Soldering Workmanship
Shorts
There must be no connections made between pads that are close together. You should be able to see green completely separating the solder.
Solder Joint Shininess
It is commonly believed that solder joints are supposed to be shiny, but that mainly applies to leaded solder (Sn63 or Sn60), not lead-free solder (such as SAC305).
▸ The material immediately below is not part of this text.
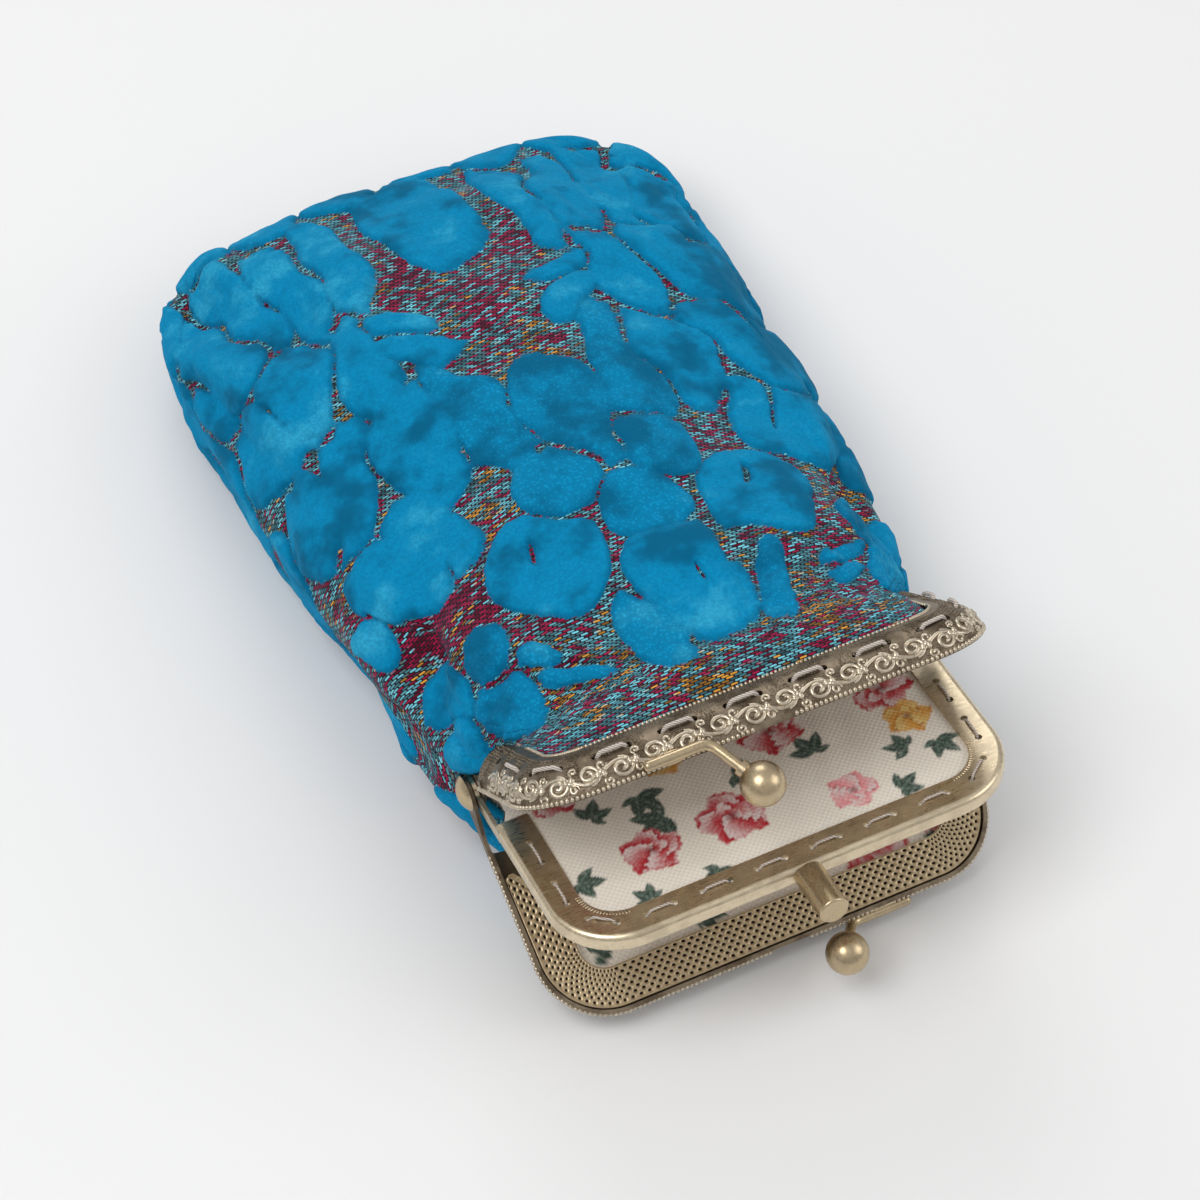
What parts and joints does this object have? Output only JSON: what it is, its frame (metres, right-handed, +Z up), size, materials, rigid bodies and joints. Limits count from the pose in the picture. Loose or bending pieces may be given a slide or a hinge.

Most commercial products these days use SAC305 or similar due to regulations, but Sn63 is still often preferred by hobbyists for its ease of use.
Ask your vendor what kind of solder the PhobGCC you are evaluating was made with before judging the joint quality by how shiny they are.
Solder Bonding
All solder joints should have the solder clearly sticking to both the component and the board in order to make a strong physical and electrical connection.
Solder Quantity
The entire pad on the board should be wet out with solder, but there ideally should not be enough solder to form a convex ball.
This is an example of a solder joint that has poor contact with the board and caused undesirable stick behavior.
Physical Workmanship
Solder Joint Height
The pins below the Teensy must not protrude below the bottom of the board or else they will interfere with the plastic rumble bracket.
Likewise, the solder joints for the Hall effect sensors for the main stick should be cut fairly close to the PCB or else they will make it difficult to close the controller.